どこかで必ず見たことのある名脇役・矢柴俊博 『相棒』『祈りのカルテ』で発揮した二面性
現在放送中の『祈りのカルテ 研修医の謎解き診察記録 』(日本テレビ系)に諏訪野(玉森裕太)の義父・幸一役で出演している矢柴俊博。『NICE FLIGHT』(テレビ朝日系)に引き続き、玉森裕太と2クール連続で共演を果たしたことも話題なった。老若男女を問わず、きっと誰もがどこかでみたことのある名バイプレイヤー、矢柴俊博に注目してみたい。
矢柴は笑顔のパパやサラリーマン役など、“ごく普通の人”がハマる一方で、議員や医師、弁護士など知的な職業の役も多く、多種多様な役を演じわけている。
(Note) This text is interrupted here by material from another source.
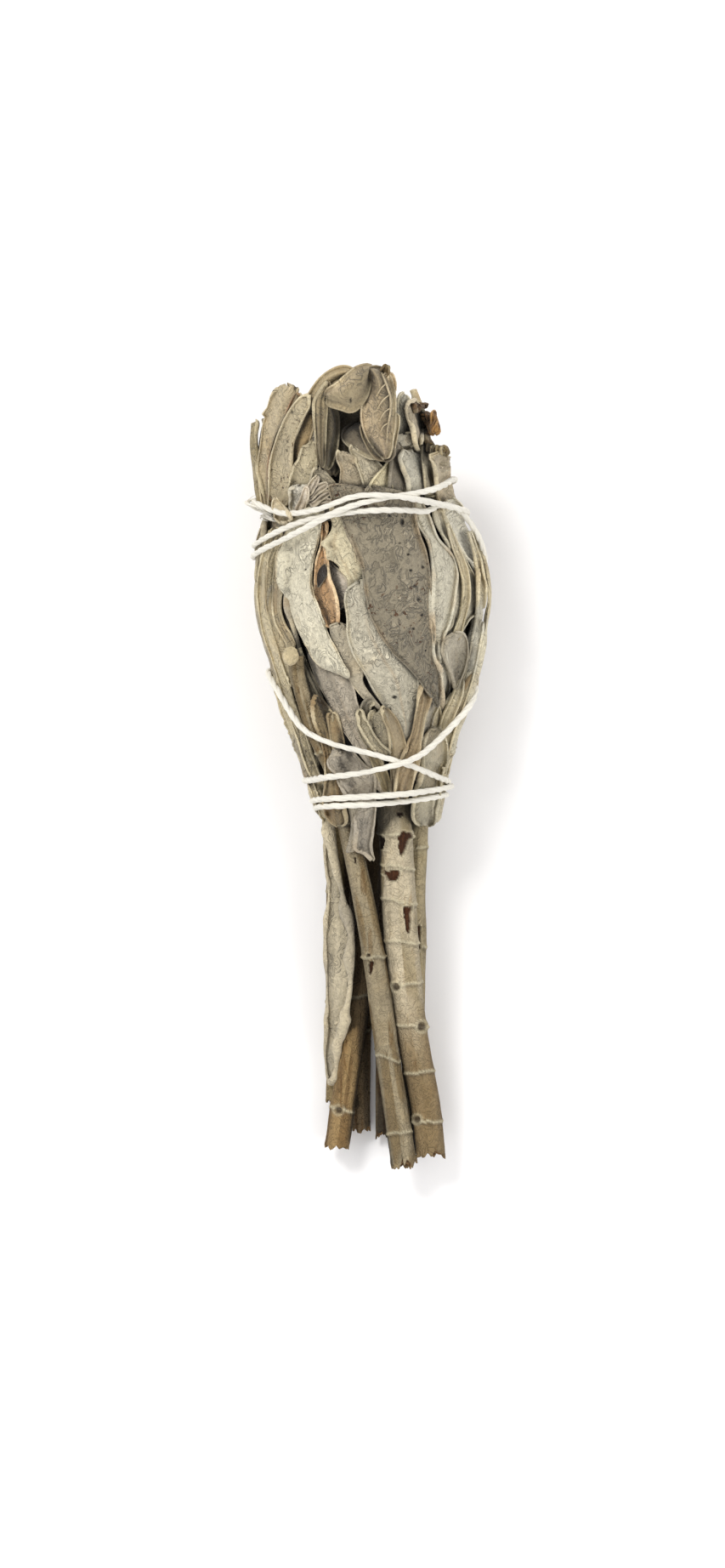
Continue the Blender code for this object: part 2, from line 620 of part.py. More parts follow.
def clearance(relief, angle, y, radius):
    """Heights at which balls of the given radius clear the relief, at arrays of places."""
    turn = np.linspace(0, 2 * np.pi, 12, endpoint=False)[:, None]
    off = radius * np.linspace(0, 1, 4)[None]
    angle, y = angle[..., None, None], y[..., None, None]
    below = relief.at(angle + off * np.cos(turn) / (half_width(y) + 2), y + off * np.sin(turn))
    return np.max(below + np.sqrt(radius**2 - off**2), axis=(-1, -2))


def taut_heights(relief, places, radius):
    """Heights of a line's points, raised until no point between them touches the relief."""
    heights = clearance(relief, places[:, 0], places[:, 1], radius) + TWINE_GAP
    share = np.linspace(0, 1, 9)
    weight = share**2 + (1 - share) ** 2
    for _ in range(12):
        points = on_bunch(places[:, 0], places[:, 1], heights)
        fine = points[:-1, None] * (1 - share)[:, None] + points[1:, None] * share[:, None]
        angle, y, height = from_bunch(fine)
        short = np.maximum(clearance(relief, angle, y, radius) + TWINE_GAP - height, 0) / weight
        lift = np.zeros_like(heights)
        lift[:-1] = np.max(short * (1 - share), axis=1)
        lift[1:] = np.maximum(lift[1:], np.max(short * share, axis=1))
        heights = heights + lift
    return heights


def build_crossing_stem(relief, home):
    """The stem that crosses over its neighbour and runs up the bunch's left side under the twine."""
    low, high = CROSSING_RADII
    path = np.array(CROSSING_LAID, float)
    path[:, 0] = np.radians(path[:, 0])
    places = smooth_curve(np.linspace(0, len(path) - 1, 9), np.arange(len(path)), path)
    laid = on_bunch(places[:, 0], places[:, 1], taut_heights(relief, places, 0.85 * low))
    centre = np.concatenate([np.array(CROSSING_FREE, float), laid])
    Stem("stem_crossing", high, low, "stem_bark", centre[::-1], CROSSING_SCARS).build(relief, home)


def build_twine(relief, home):
    """The twine, laid a quarter turn at a time, so that a later turn passes over an earlier one."""
    route = np.array(TWINE_ROUTE, float)
    turns = (route[0, 0] - route[-1, 0]) / 360
    swept = np.linspace(route[0, 0], route[-1, 0], int(turns * TWINE_STEPS) + 1)
    places = np.stack([np.radians(swept), smooth_curve(-swept, -route[:, 0], route[:, 1])], axis=-1)
    heights = np.full(len(places), -20.0)
    quarter = TWINE_STEPS // 4
    for start in range(0, len(places) - 1, quarter):
        done = max(start - quarter, 0)
        if done:
            piece = slice(max(done - quarter, 0), done + 1)
            points = on_bunch(places[piece, 0], places[piece, 1], heights[piece])
            lay_tube(relief, points, np.full(len(points), TWINE_RADIUS))
        here = slice(start, start + quarter + 1)
        heights[here] = np.maximum(heights[here], taut_heights(relief, places[here], TWINE_RADIUS))
    points = on_bunch(places[:, 0], places[:, 1], heights)
    return baked(tube_object("twine", points, np.full(len(points), TWINE_RADIUS), "cotton", home), "cotton")


def main():
    clear_scene()
    home = collection("sage_bunch")
    relief = Relief()
    build_heart(home)
    for stem in STEMS:
        stem.build(relief, home)
    for leaf in back_leaves() + list(UNDER_LEAVES):
        leaf.build(relief, home)
    build_crossing_stem(relief, home)
    for leaf in OVER_LEAVES:
        leaf.build(relief, home)
    RESTING_LEAF.build(relief, home)
    build_twine(relief, home)


main()
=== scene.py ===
"""Looks for the dried white sage bunch: felted leaves, woody stems and cotton twine.

Lengths are millimetres until a mesh is written. A place on the bunch is an angle round it (0 straight
up, positive towards +X), a length y along it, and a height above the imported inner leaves. The outline
of a leaf is a row of stations across it, each with a left and a right end, read off the photograph in
pixels, and the leaf is then draped over whatever already lies under it.
"""

import math

import bpy
import numpy as np
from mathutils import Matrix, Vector


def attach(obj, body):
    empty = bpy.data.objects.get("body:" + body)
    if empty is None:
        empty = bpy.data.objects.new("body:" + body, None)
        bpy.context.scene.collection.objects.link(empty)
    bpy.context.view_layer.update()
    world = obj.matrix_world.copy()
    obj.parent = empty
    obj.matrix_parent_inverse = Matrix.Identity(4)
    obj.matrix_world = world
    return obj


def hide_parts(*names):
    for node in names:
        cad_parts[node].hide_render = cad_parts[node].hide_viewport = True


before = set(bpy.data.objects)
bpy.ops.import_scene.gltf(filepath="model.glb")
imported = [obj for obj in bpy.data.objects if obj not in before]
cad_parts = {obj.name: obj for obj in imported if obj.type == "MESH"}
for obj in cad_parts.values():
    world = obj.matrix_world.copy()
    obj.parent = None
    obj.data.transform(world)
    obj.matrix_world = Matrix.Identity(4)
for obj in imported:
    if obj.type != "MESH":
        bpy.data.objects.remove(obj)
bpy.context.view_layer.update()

MM = 0.001
# Millimetres in a pixel of the photograph, and the pixel where x and y are 0.
PIXEL = 0.18125
PHOTO_AXIS = (440.0, 904.0)
# From that place to the origin of the frame.
ORIGIN_SHIFT = np.array([1.6, 0.6, 0.0])
# Height of the heart over its width, height of its axis at y = 0, and the rise of the axis along y.
FLATTENING = 0.84
AXIS_HEIGHT = 19.2
AXIS_RISE = 0.16

# Stations along the bunch: y, sideways place of its axis, half width of the heart there, and the
# height that a leaf has there when nothing lies under it.
BODY = np.array(
    [
        (-95, 1.4, 9.0, -3.0),
        (-40, 1.0, 9.0, -3.0),
        (-12, 0.8, 9.8, -0.6),
        (-7, 0.9, 10.4, 1.3),
        (0, 0.8, 11.6, 1.2),
        (10, 0.6, 14.0, 0.4),
        (20, 0.3, 16.8, 0.0),
        (30, -0.1, 18.9, 0.0),
        (38, -0.4, 19.5, 0.0),
        (50, -1.8, 18.3, 0.0),
        (60, -3.8, 16.4, 0.8),
        (72, -6.2, 15.2, 2.0),
        (95, -9.4, 13.4, 3.0),
    ],
    float,
)


def linear(red, green, blue):
    """Linear colour of an sRGB one given from 0 to 255."""
    return tuple(((c / 255 + 0.055) / 1.055) ** 2.4 for c in (red, green, blue))


def smooth_curve(t, knots, values):
    """Cubic pieces through values at knots, whose slopes there are the central differences."""
    knots = np.asarray(knots, float)
    values = np.asarray(values, float)
    slopes = np.gradient(values, knots, axis=0)
    t = np.clip(np.asarray(t, float), knots[0], knots[-1])
    k = np.clip(np.searchsorted(knots, t, side="right") - 1, 0, len(knots) - 2)
    span = knots[k + 1] - knots[k]
    s = (t - knots[k]) / span
    if values.ndim > 1:
        s = s[..., None]
        span = span[..., None]
    start = values[k] * (2 * s**3 - 3 * s**2 + 1) + slopes[k] * span * (s**3 - 2 * s**2 + s)
    end = values[k + 1] * (3 * s**2 - 2 * s**3) + slopes[k + 1] * span * (s**3 - s**2)
    return start + end


def axis_x(y):
    """Sideways place of the bunch's axis at y."""
    return smooth_curve(y, BODY[:, 0], BODY[:, 1])


def axis_z(y):
    """Height of the bunch's axis at y, on a straight line that rises towards the tips."""
    return AXIS_HEIGHT + AXIS_RISE * np.asarray(y, float)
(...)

矢柴は、早稲田大学在学中に演劇サークル「劇団森」、パントマイム集団「舞夢踏」で俳優活動を始め、1994年に劇団森出身者を中心に演劇企画ユニット「CAB DRIVER」を結成。その後、2000年に自身が演出・主演した『七分袖、ほくろ。』がパルテノン多摩小劇場フェスティバルでグランプリを受賞した。学生演劇から劇団を立ち上げた、ゴリゴリの演劇人なのが伺える経歴だ。
ドラマでは、2005年の『電車男』(フジテレビ系)での和服を着流した文学オタク・川端やすなり役で注目を集め、『のだめカンタービレ』(フジテレビ系)をはじめ、挙げればキリがないほど多くの話題作に出演した。メインの芝居は邪魔せず、短い時間で存在感は示していく。無駄を排除して役になり切る演技力もそうだが、笑顔になれば人の良さそうな柔和な面立ちが、笑顔が消えた途端、神経質そうに見えて知的さや怖さにもつながる。そんな色白の顔が、バイプレイヤーとして様々な役が与えられる最大の武器ではないかと考える。
柔和な顔でいえば、『きのう何食べた?』(テレビ東京)の富永役は、史朗(西島秀俊)がゲイと知っても何の偏見もなく受け入れ、興味津々に質問しながらも下世話さを感じさせなかったのは、矢柴のホンワカとした雰囲気があってこそだ。
しかし、この柔和な顔から笑顔が消えたときの無機質さが、怖さや変態性を増長させる。『アバランチ』(カンテレ・フジテレビ系)では、女性癖が悪く暴行被害者をもみ消してきた議員、『仮面ライダーリバイス』では、温厚な常連客を装い、主人公たちを監視する敵組織の人物など、“普通”ができるからこそ、それを裏切っていく面白さがある役者でもある。
そんな矢柴の無機質さが最大限に活かされたのが、『相棒 season21』(テレビ朝日系)の第4話だ。矢柴は、「遺書」と書かれた封筒とロープを手にした男として登場。とにかくバーのカレーを食べたいこの男・堂島に何があったのか。なぜカレーを食べたいのか。1時間通して、右京(水谷豊)と亀山(寺脇康文)が追求していくというストーリーだ。